A complete program is treated as a concatenation of the interchange files from which it is composed. Any names or objects that are predefined by an implementation are treated as if their definitions preceded the first file in this concatenation.

I interpret this as:

Defining and Referencing a Global Binding

Obviously, this is the part where we process <<program element>> definitions, but for now ignoring the initializers they may contain. Two scenarios exist:

  1. A definition references a global that's already defined. This is the classical C style, forward-only way of doing things.
  2. A definition references a global name that follows the definition, i.e. it will be defined later. This is the case we will concentrate on.

One might think that a. is a simple case, but in fact, X3J20 says that variables are resolved from the following composite scope:
((global scope + pool variable scope) + class variable scope) + class instance / instance variable scope

That puts us in a situation where a method may reference to variable X that's defined in the global scope, e.g. a class, but later in the code a pool variable may be defined, which appears in the pool variable scope and thus shadows the global variable. Therefore, even if we can resolve the binding at the time we encounter it in the source code, we can't be sure it resolves correctly. The only options we have is to defer this process until all definitions are filed-in. Every binding (except arguments and temporaries) are handled as case b.

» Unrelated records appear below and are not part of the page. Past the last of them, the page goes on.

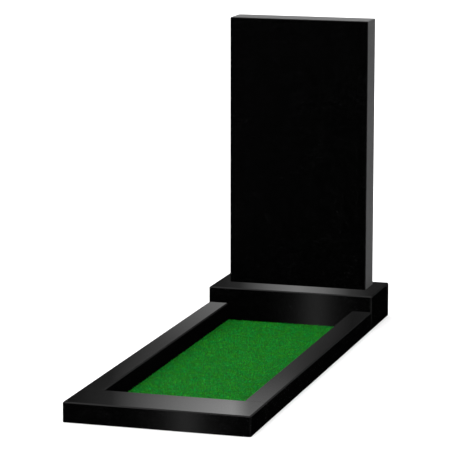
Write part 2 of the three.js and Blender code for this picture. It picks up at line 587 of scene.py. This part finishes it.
print("edges are eased by", round(EDGE_EASE / MM, 1), "mm in", EASE_SEGMENTS, "steps")

# %% [markdown]
# ## The headstone
# Masons polish the face that carries the inscription, with the arris round it, and leave the rest
# honed. That is what the picture shows: a black front beside a grey side and a lighter grey top. The
# back is seldom looked at, so it is honed lightly and the disc's arcs are plainer on it, and the foot
# stays as the saw left it. The front stays bare, which is how such a stone is sold.

# %% The headstone
HEADSTONE_CUT = (0.31, 0.12, 0.77)  # where in the block it was cut
headstone_middle = (headstone_low + headstone_high) / 2
front_polish = polished_granite("headstone polished front", HEADSTONE_CUT)
headstone_finishes = {
    "front": front_polish,
    "front arris": front_polish,
    "back": matt_granite("headstone honed back", HEADSTONE_CUT, "honed lightly", "Y", headstone_middle),
    "under": matt_granite("headstone sawn foot", HEADSTONE_CUT, "sawn", "Z", headstone_middle),
    "other": matt_granite("headstone honed sides", HEADSTONE_CUT, "honed", "X", headstone_middle),
}
headstone = dress_stone("headstone", "headstone_slab", headstone_finishes)

# %% [markdown]
# ## The plinth and the kerb
# These four are polished on every face that can be seen. The plinth's back and all the undersides,
# and the ends where two stones meet, stay as the saw left them. Four near copies of the headstone's
# step would do the job, but what differs fits in a table of four rows: the piece's name, the place in
# the block that it was cut from, and its sawn sides.

# %% The plinth and the three bars
POLISHED_STONES = {
    "plinth": ("plinth_block", (1.13, 0.42, 0.05), ("back", "under")),
    "left_kerb": ("left_kerb_bar", (0.27, 1.61, 0.44), ("front", "back", "under")),
    "right_kerb": ("right_kerb_bar", (1.87, 0.93, 0.36), ("front", "back", "under")),
    "front_kerb": ("front_kerb_bar", (0.66, 0.21, 1.34), ("under",)),
}

polished_pieces = {}
for node_name, (piece_name, cut_from, sawn_sides) in POLISHED_STONES.items():
    low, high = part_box(node_name)
    sawn = matt_granite(f"{piece_name} sawn", cut_from, "sawn", "Z", (low + high) / 2)
    finishes = {side: sawn for side in sawn_sides}
    finishes["other"] = polished_granite(f"{piece_name} polished", cut_from)
    polished_pieces[node_name] = dress_stone(node_name, piece_name, finishes)

# %% [markdown]
# ## Cards for the polished faces
# What one sees in polished stone is whatever stands where the reflected ray goes. The picture shows
# soft bands of light: one along the tops of the kerb, one on the plinth's ledge and a narrow one on
# each front. They could be painted into the stone, but then they would stick to it in every view. In
# a studio each comes from a white card, flagged so that it reaches one stone only. Blender calls that
# light linking: a card's receiver collection names the stones that it lights. The cards shine only
# into reflections, so no camera and no dull surface sees them. They are see-through and each stands
# in a plane of its own, so that none hides another. A card's emission is a ramp along its width times
# a ramp up its height, which gives the band its soft edges.

# %% A helper that makes a card
CARD_CORNERS = [(0, 0), (1, 0), (1, 1), (0, 1)]


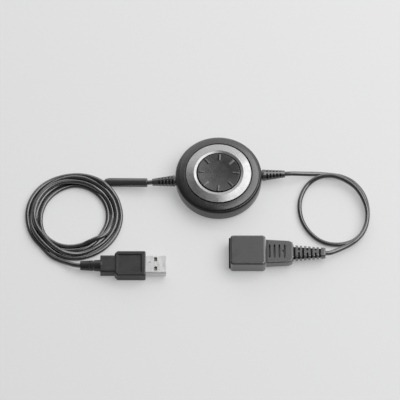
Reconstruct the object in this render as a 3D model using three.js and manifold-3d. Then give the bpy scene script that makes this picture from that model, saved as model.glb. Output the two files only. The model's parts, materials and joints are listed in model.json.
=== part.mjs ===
// USB adapter for a wired headset. A round call control sits in the middle. On one side its cord
// ends in a USB plug, on the other in a quick-disconnect connector for the headset.
// Units: millimetres. Origin: middle of the control's underside, on the desk.
// +X runs from the USB side to the headset side, +Z points up.
import * as THREE from 'three';
import { mergeVertices } from 'three/addons/utils/BufferGeometryUtils.js';
import Module from 'manifold-3d';

const wasm = await Module();
wasm.setup();

const GAP = 0.3;
const FACETS = 48;
const SMALL_FACETS = 16;

// Round control: the cord outlets lie on one axis, turned a little from +X.
const PUCK_TURN = THREE.MathUtils.degToRad(4.05);
const BODY_RADIUS = 25.05;
const WALL_RADIUS = 22.8;
const FLOOR_BOTTOM = 1.2;
const FLOOR_TOP = 2.4;
const LOWER_TOP = 9.5;
const FOOT_RADIUS = 20.5;
const FOOT_TOP = 0.9;
const UPPER_RIM_RADIUS = 24.05;
const UPPER_RIM_BOTTOM = 9.85;
const PLATE_BOTTOM = 9.0;
const RING_SEAT = 9.9;
const OPENING_RADIUS = 13.4;
const RING_OUTER_RADIUS = 19.0;
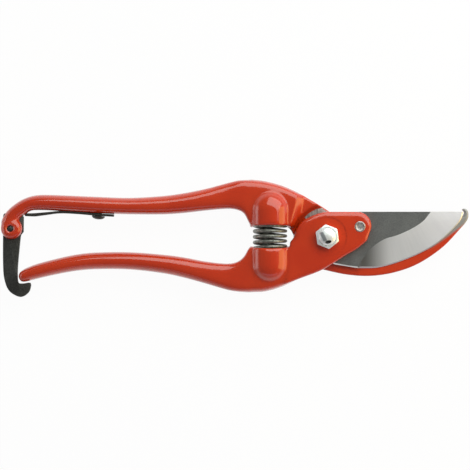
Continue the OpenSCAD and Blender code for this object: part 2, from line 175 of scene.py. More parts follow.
def spring_socket(mouth, towards):
    """What is bored out of a boss."""
    return rod(SOCKET["radius"], -BOSS["radius"], SOCKET["depth"], lying(BOSS["x"], mouth, towards))


def mouth_relief(front):
    """What is taken off both mouths, in front of the spring or behind it."""
    lip = [(4.6, 1.2), (5.3, 4.5), (5.6, 8.8), (6.2, 9.6), (7.7, 10.0), (7.7, 20)]
    reach = 9.6
    notch = plate(lip + [(-y, depth) for y, depth in reversed(lip)], -reach, reach)
    upright = Matrix(((0, 0, 1), (1, 0, 0), (0, front, 0))).to_4x4()
    place = Matrix.Translation((BOSS["x"], 0, MID)) @ upright
    bmesh.ops.transform(notch, matrix=place, verts=notch.verts)
    bmesh.ops.recalc_face_normals(notch, faces=notch.faces)
    return notch


def piece(name, finish, *forms):
    """An object in one finish that holds some forms, joined but not fused."""
    bm = bmesh.new()
    for form in forms:
        mesh = bpy.data.meshes.new("form")
        form.to_mesh(mesh)
        bm.from_mesh(mesh)
        form.free()
        bpy.data.meshes.remove(mesh)
    mesh = bpy.data.meshes.new(name)
    bm.to_mesh(mesh)
    bm.free()
    mesh.materials.append(finish)
    made = bpy.data.objects.new(name, mesh)
    bpy.context.collection.objects.link(made)
    return made


def settle(made):
    """Works an object's modifiers into its mesh."""
    depsgraph = bpy.context.evaluated_depsgraph_get()
    mesh = bpy.data.meshes.new_from_object(made.evaluated_get(depsgraph), depsgraph=depsgraph)
    old, made.data = made.data, mesh
    made.modifiers.clear()
    bpy.data.meshes.remove(old)


def forge(made, grain=0.4, rounds=20):
    """Fuses a piece's forms into one skin and rounds its edges and creases, as dies do."""
    skin = made.modifiers.new("skin", "REMESH")
    skin.mode, skin.voxel_size = "VOXEL", grain
    rounding = made.modifiers.new("rounding", "SMOOTH")
    rounding.factor, rounding.iterations = 0.5, rounds
    settle(made)


def cut(made, form, finish=None, operation="DIFFERENCE"):
    """Cuts a form out of a piece. The cut's faces are in that finish, or in the piece's own."""
    cutter = piece("cutter", finish or made.data.materials[0], form)
    cutting = made.modifiers.new("cut", "BOOLEAN")
    cutting.operation, cutting.solver, cutting.object = operation, "MANIFOLD", cutter
    cutting.material_mode = "TRANSFER"
    settle(made)
    bpy.data.objects.remove(cutter)


def hand_over(made, body, slot, *nodes, angle=30):
    """Brings a piece to metres, gives it its body, if it has one, and hides the CAD nodes it stands in for.
    slot is not used.
    """
    made.data.transform(Matrix.Scale(1 / PER_METRE, 4))
    made.data.shade_smooth()
    made.data.set_sharp_from_angle(angle=radians(angle))
    if body:
        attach(made, body)
    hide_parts(*nodes)


def srgb(*levels):
    """A colour as the shaders want it, from levels of 0 to 255, by the sRGB curve."""
    shares = [v / 255 for v in levels]
    return (*[v / 12.92 if v <= 0.04045 else ((v + 0.055) / 1.055) ** 2.4 for v in shares], 1)


class Reading:
    """A number that changes over a surface: a socket that Python's arithmetic adds Math nodes to."""

    def __init__(self, finish, socket):
        self.finish, self.socket = finish, socket

    def math(self, operation, *terms):
        return self.finish.node("ShaderNodeMath", {"operation": operation}, dict(enumerate(terms)))

    def __add__(self, other):
        return self.math("ADD", self, other)

    def __sub__(self, other):
        return self.math("SUBTRACT", self, other)

    def __rsub__(self, other):
        return self.math("SUBTRACT", other, self)

    def __mul__(self, other):
        return self.math("MULTIPLY", self, other)

    def __pow__(self, other):
        return self.math("POWER", self, other)

    def __abs__(self):
        return self.math("ABSOLUTE", self)

    __radd__, __rmul__ = __add__, __mul__

    def most(self, other):
        return self.math("MAXIMUM", self, other)

    def fade(self, start, end):
        """0 before start and 1 after end, with a soft change between them."""
        return self.finish.node(
            "ShaderNodeMapRange",
            {"interpolation_type": "SMOOTHSTEP"},
            {"Value": self, "From Min": start, "From Max": end},
        )

    def mix(self, none, highlit_grind):
        """A colour from none at 0 to full at 1."""
        return self.finish.node("ShaderNodeMix", {"data_type": "RGBA"}, {0: self, 6: none, 7: highlit_grind}, out=2)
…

We don't know how we'll end resolving the bindings. What we do is:

  1. Create an unresolved binding that we will later resolve to a concrete binding.
  2. Set attributes on the temporary binding depending on the constraints that may be placed on it.
    1. Source code position, so we can complain and display errors if needed.
    2. May be other attributes ... if needed.
    3. Side note: The outer scope may reject shadowing (redefining) of a global in the inner scope. The purpose is to prohibit shadowing of certain important globals, such as Object, True, False etc. to avoid having exceptionally complex system.
  3. Create an unresolved binding instance each time a binding is needed. Have the binding know where it's used and how to replace itself with a concrete binding, i.e. have a delegate we can call.
  4. Keep a list of the unresolved bindings as long as we are reading the definitions.
  5. When definition phase has finished, but before running the initializers, process the list of temporary bindings.
    1. Try to resolve each temporary binding to a concrete binding.
    2. If succeeded, run the "replace myself" delegate on the binding, so it will replace itself with the concrete binding where it's been used.
    3. If no "replace myself" delegate exists, the unresolved binding will have to keep reference to the concrete binding. This will result in double-dispatching and a slight performance hit, but the program will run as expected.
    4. If no concrete binding exists, keep the binding binding. May be flag it as unresolved. In this case it is an error binding and usage (reading/writing of the variable) will result in an runtime error.

Hopefully, when all source code files are read and the above is executed, there will be no unresolved bindings left.

Same rules are similar for all types of globals: classes, pool, global variables and global constants.

Initializing and Using a Global Binding

A global binding is similar to Association, except that besides key and value, it may have additional attributes it may need for its scope and context.

A binding's value is accessed through accessor methods / properties. This is semantically equal to reading or setting the value of the variable. Constant bindings of course have only getter method and no setter method.

A special private setter method exists on all bindings, so they can be initialized by the initializer - as part of the source code reading process.

The environment keeps a list of unresolved bindings (hopefully empty) that if used are equal to error binding.

Implementation Notes

Because of the requirements listed above, we will not modify the live environment directly. We will need to process the source code inside a transaction. For this purpose:

  1. Create a transaction object called InstallerContext. Preferably for concurrency, this object should block and disallow other changes to the environment while the operation is running.
  2. File in the source code (interchange files) and process definitions creating unresolved bindings where needed.
  3. Resolve the unresolved bindings, and fail if there still are unresolved bindings left.
  4. Validate other rules, such as class consistency etc. as described in X3J20.
  5. Commit definitions to the environment - possible by creating a local copy of it (for concurrency purposes). At this point, definitions should be consistent, but not initialized.
  6. Run initializers. Those are run outside of the transaction context, because we have no way to roll back the changes. For example, an initializer may overwrite an arbitrary global, even is's not defined as part of the filed in source code.